The president also has drawn a values contrast with Republicans over how to pay for his jobs plan, which features a “Buffett rule” that would eliminate some tax loopholes for people earning more than $200,000 a year. Republicans have labeled Obama’s approach “class warfare,” a term the president has embraced — with a twist.

“You’re already hearing the Republicans in Congress dusting off the old talking points,” Obama told New York donors two weeks ago. “You know what? If asking a billionaire to pay the same rate as a plumber or a teacher makes me a warrior for the middle class, I wear that charge as a badge of honor.”

Neera Tanden, a former Obama administration official, said the president tried to position himself as the “adult in the room” during the debt fight, remaining above the partisan fray in hopes of striking a “grand bargain.” The strategy collapsed after House Speaker John A. Boehner (R-Ohio) balked under pressure from the tea party and the White House agreed to cut spending by $900 billion without raising taxes.

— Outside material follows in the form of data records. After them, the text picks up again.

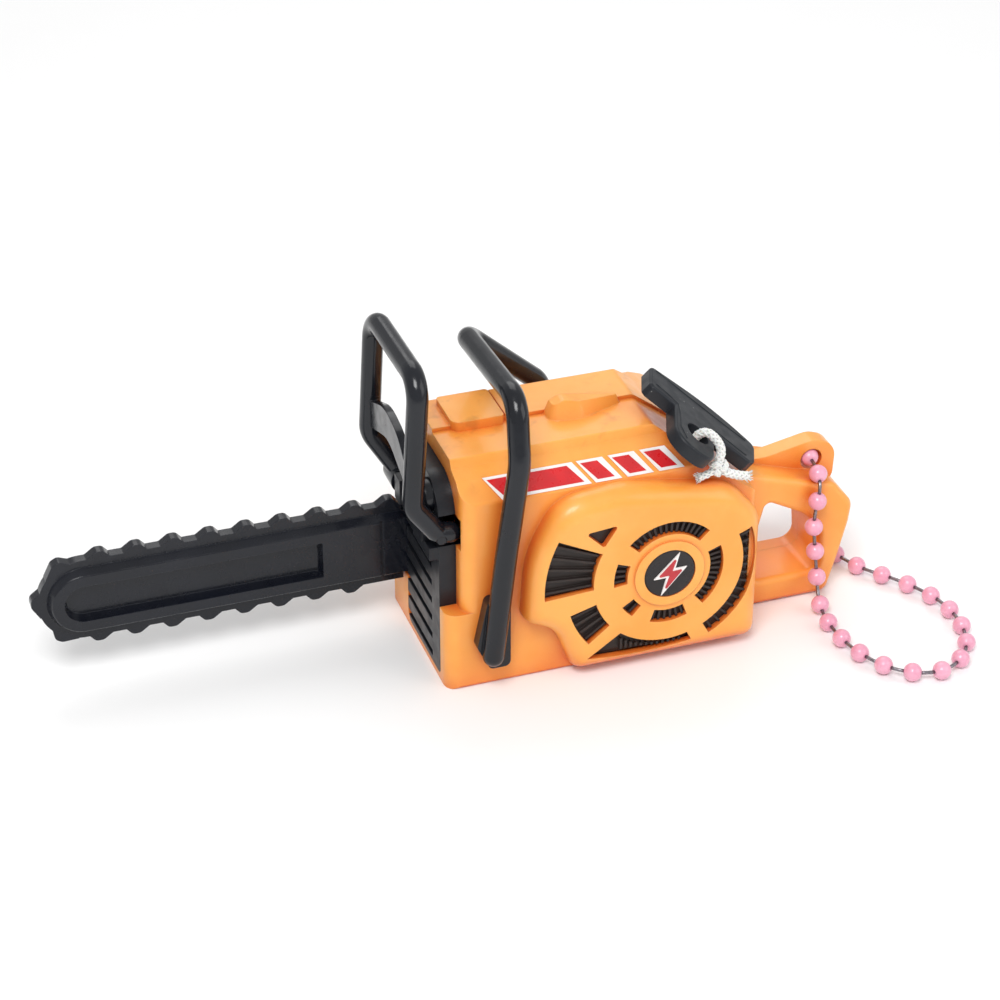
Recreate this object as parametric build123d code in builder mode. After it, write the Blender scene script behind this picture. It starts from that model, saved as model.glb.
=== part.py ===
"""Miniature toy chainsaw on a ball-chain key loop.

Frame: +X runs from the guide bar to the rear handle, -Y is the starter side, +Y the clutch side, +Z up.
Y = 0 is the parting plane of the two housing halves, Z = 0 is the base they stand on, and X = 0 is the axis
of the starter drum. All sizes are in millimetres.
"""
import os
from math import cos, pi, radians, sin, tan

from build123d import *

os.makedirs("parts", exist_ok=True)

# ---------------------------------------------------------------- driving dimensions
WALL = 1.1
HALF_WIDTH = 12.0
BODY_FRONT = -26.2
BLOCK_FRONT = -28.4
BLOCK_TOP = 11.2
BODY_REAR = 13.0
LEFT_TOP = 31.0
RIGHT_TOP = 31.5
SIDE_TOP = 27.0
SLOPE_START = 0.5
SLOPE_ANGLE = 37.0

DRUM_Z = 14.0
BULGE_FACE = 15.2
BULGE_WALL = 0.9
BULGE_RIM = 2.4
INSERT_THICK = 0.5

ROPE_DIA = 1.3
ROPE_X = 4.2
ROPE_Y = -10.0
EYELET_R = 1.25
EYELET_BORE_R = 0.85

BADGE_R = 3.4
BADGE_BOSS_R = 4.7
BADGE_BOSS_RISE = 0.3
BADGE_THICK = 0.6

BAR_Y = 6.3
BAR_Z = 12.1
BAND_HALF = 0.7
PLATE_PROUD = 1.2
BAND_RADIUS = 5.7
TOOTH_HEIGHT = 0.88
TOOTH_PITCH = 4.71
NOSE_X = -70.4

HANDLE_NEAR = 6.9
HANDLE_FAR = 2.7
EAR_NEAR = 3.3
EAR_THICK = 2.4
KEY_HOLE = (24.6, 19.0)
KEY_HOLE_R = 1.5
CHAIN_DIA = 2.4

FRONT_TUBE = 2.8
GUARD_TUBE = 2.7

GEAR_MODULE = 0.45
DRUM_TEETH = 24
IDLER_PINION_TEETH = 10
IDLER_TEETH = 22
BUZZER_TEETH = 10
SCREW_R = 0.8


# ---------------------------------------------------------------- helpers
def save(builder, name):
    """Label a finished piece and write it to its own file."""
    builder.part.label = name
    export_step(builder.part, f"parts/{name}.step")


def outline(points, radii, mode=Mode.ADD):
    """Closed polygon of points with one corner radius for each, made into a face of the current sketch."""
    with BuildLine() as edge:
        FilletPolyline(*points, radius=radii, close=True)
    make_face(edge.edges(), mode=mode)


def slope_height(x, top):
    """Height of the rear slope at x, for a half whose flat top is at the height top."""
    return top - max(0.0, x - SLOPE_START) * tan(radians(SLOPE_ANGLE))


def polar(radius, angle):
    """Point on a circle about the drum axis in the XZ plane; the angle is in degrees."""
    return (radius * cos(radians(angle)), DRUM_Z + radius * sin(radians(angle)))


# ---------------------------------------------------------------- side outlines shared by the halves
def body_side(top, inset):
    """Side outline of a half: flat top, sloping rear shoulder and flat base, inset by a wall thickness."""
    x_rear = BODY_REAR - inset
    run = inset * tan(radians(SLOPE_ANGLE / 2))
    points = [
        (BLOCK_FRONT - 5, inset),
        (x_rear, inset),
        (x_rear, slope_height(BODY_REAR, top) - run),
        (SLOPE_START - run, top - inset),
        (BLOCK_FRONT - 5, top - inset),
    ]
    outline(points, [0, 1.2, 1.6, 1.2, 0])


def body_section(sign, top, inset):
    """Cross-section of a half in the YZ plane: side wall, slanted shoulder, small ledge and flat top."""
    wall = sign * (HALF_WIDTH - inset)
    points = [
        (0, 0),
        (wall, 0),
        (wall, SIDE_TOP - inset * 0.5),
        (sign * (9.4 - inset * 0.4), 29.2 - inset),
        (sign * (7.6 - inset * 0.4), 29.9 - inset),
        (sign * 7.0, top - inset),
        (0, top - inset),
    ]
    outline(points, [0, 0.5, 0.6, 0.5, 0.2, 0.3, 0])


def body_plan(sign, front, inset, corner):
    """Plan of a half with a rounded front corner."""
    wall = sign * (HALF_WIDTH - inset)
    points = [(front + inset, 0), (front + inset, wall), (BODY_REAR - inset, wall), (BODY_REAR - inset, 0)]
    outline(points, [0, corner, 0.8, 0])


def block(sign, top, inset, corner):
    """One half of the body as a plain solid, or its cavity when inset is the wall thickness."""
    with BuildPart() as half:
        with BuildSketch(Plane.XY.offset(inset)):
            body_plan(sign, BODY_FRONT, inset, corner)
        extrude(amount=40)
        with BuildSketch(Plane.XY.offset(inset)):
            body_plan(sign, BLOCK_FRONT, inset, corner)
        extrude(amount=BLOCK_TOP - 2 * inset)
        with BuildSketch(Plane.YZ.offset(BLOCK_FRONT - 5)):
            body_section(sign, top, inset)
        extrude(amount=60, mode=Mode.INTERSECT)
        with BuildSketch(Plane.XZ):
            body_side(top, inset)
        extrude(amount=-sign * 20, mode=Mode.INTERSECT)
    return half.part


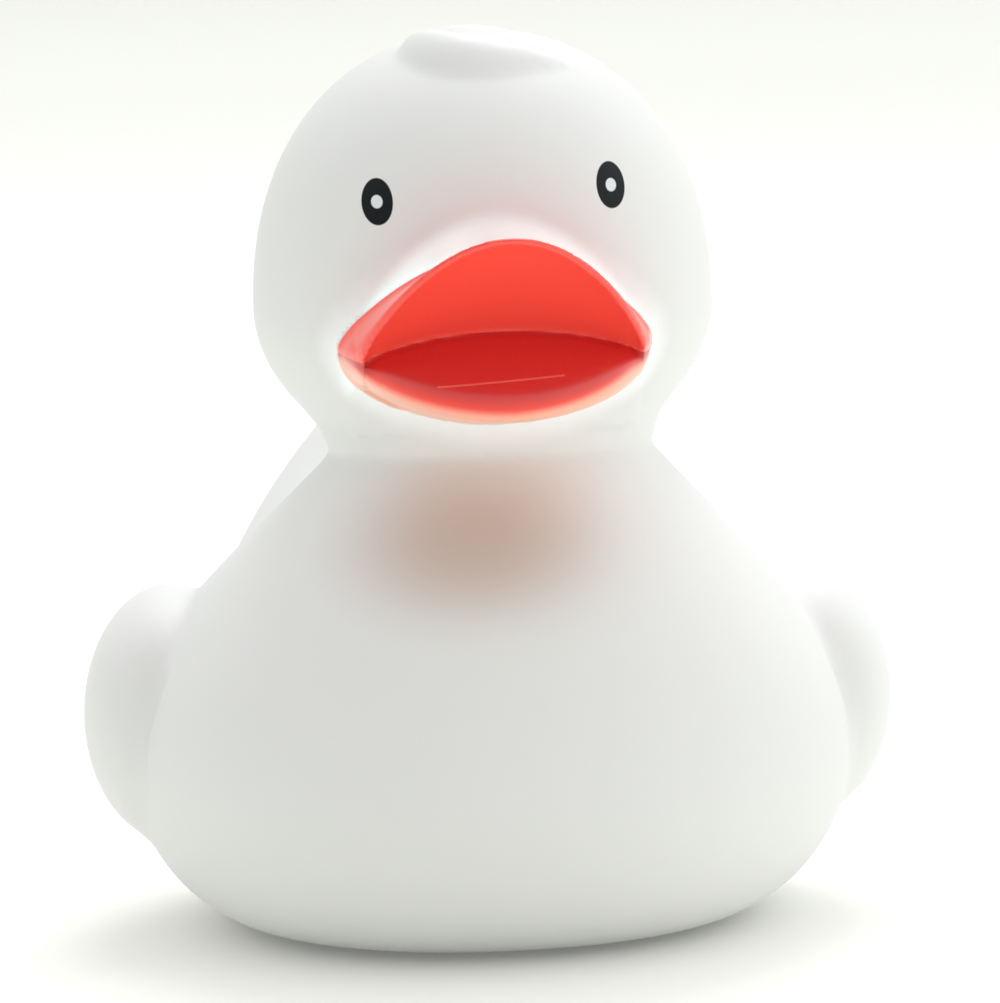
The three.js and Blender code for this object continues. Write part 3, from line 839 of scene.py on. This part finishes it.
# Sky: a light tent, brighter to the duck's left, behind it and above, its strength a plane over the direction.
def makeSky():
    world = bpy.data.worlds.new("studioWorld")
    bpy.context.scene.world = world
    world.use_nodes = True
    wires = Wiring(world.node_tree)
    way = wires.add("ShaderNodeTexCoord").outputs["Generated"]
    lean = wires.vector("DOT_PRODUCT", way, light["lean"], "Value")
    wires.feedAll(world.node_tree.nodes["Background"],
                  {"Strength": wires.maths("ADD", lean, light["sky"]), "Color": (1, 1, 1, 1)})


# Lamp: a soft disk above and behind the duck, turned to its aim.
def makeLamp():
    lamp = bpy.data.lights.new("backSoft", "AREA")
    lamp.shape = "DISK"
    lamp.size = light["size"]
    lamp.energy = light["power"]
    holder = bpy.data.objects.new("backSoft", lamp)
    bpy.context.scene.collection.objects.link(holder)
    way = Vector(light["aim"]) - Vector(light["place"])
    holder.matrix_world = Matrix.Translation(light["place"]) @ way.to_track_quat("-Z", "Y").to_matrix().to_4x4()


makeSky()
makeLamp()

camera = {"yaw": 4.84, "tilt": 6.76, "roll": 1.84, "distance": 0.5, "focal": 5507.3, "centre": (479.6, 516.6),
          "frame": (1000, 1003), "aim": (0, 0, 0.036), "sensor": 36, "nearest": 0.01}


# Camera: looks along the fitted yaw and tilt at the aim from the distance, then rolls about its own axis.
# Its focal length and its centre are in pixels of the frame, and the lens takes them as shares of the height.
def makeCamera():
    yaw, tilt, roll = (math.radians(camera[k]) for k in ("yaw", "tilt", "roll"))
    ahead = Vector((math.sin(yaw) * math.cos(tilt), math.cos(yaw) * math.cos(tilt), -math.sin(tilt)))
    right = Vector((math.cos(yaw), -math.sin(yaw), 0))
    up = right.cross(ahead)
    rolledRight = right * math.cos(roll) - up * math.sin(roll)
    rolledUp = right * math.sin(roll) + up * math.cos(roll)
    optics = bpy.data.cameras.new("photoCamera")
    width, height = camera["frame"]
    optics.sensor_width = camera["sensor"]
    optics.lens = camera["focal"] * camera["sensor"] / height
    optics.shift_x = (width / 2 - camera["centre"][0]) / height
    optics.shift_y = (camera["centre"][1] - height / 2) / height
    optics.clip_start = camera["nearest"]
    holder = bpy.data.objects.new("photoCamera", optics)
    bpy.context.scene.collection.objects.link(holder)
    turn = Matrix((rolledRight, rolledUp, -ahead)).transposed()
    holder.matrix_world = Matrix.Translation(Vector(camera["aim"]) - ahead * camera["distance"]) @ turn.to_4x4()
    bpy.context.scene.camera = holder


makeCamera()
bpy.context.scene.view_settings.view_transform = "Standard"
print("stage, light and camera are in place")
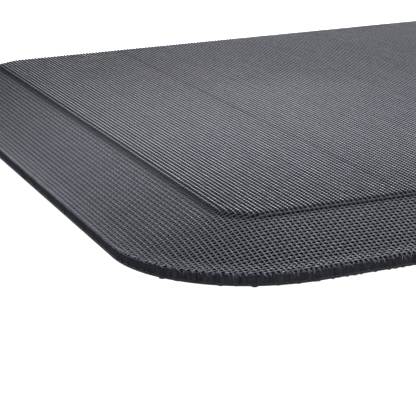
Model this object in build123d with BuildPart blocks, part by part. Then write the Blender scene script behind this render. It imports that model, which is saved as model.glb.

“If you are the adult in the room as they move farther and farther right, you are not pulling back against them,” said Tanden, now the chief operating officer at the liberal Center for American Progress. “You have to come up with a strategy to meet the times. . . . The most important thing for the president now is to demonstrate leadership and vision. The stronger, feistier tone helps him do that.”

Darlene Ewing, chairman of the Dallas County Democratic Party, said that she was “royally [upset] when Obama caved” on the Bush tax cuts.

“I was really excited when he finally said, ‘Okay, that’s not the way it’s going to be,’ ” Ewing said this week. “I understand if you don’t want to add to the divisiveness. But it’s like mud-wrestling with a snake — you’re not going to win.”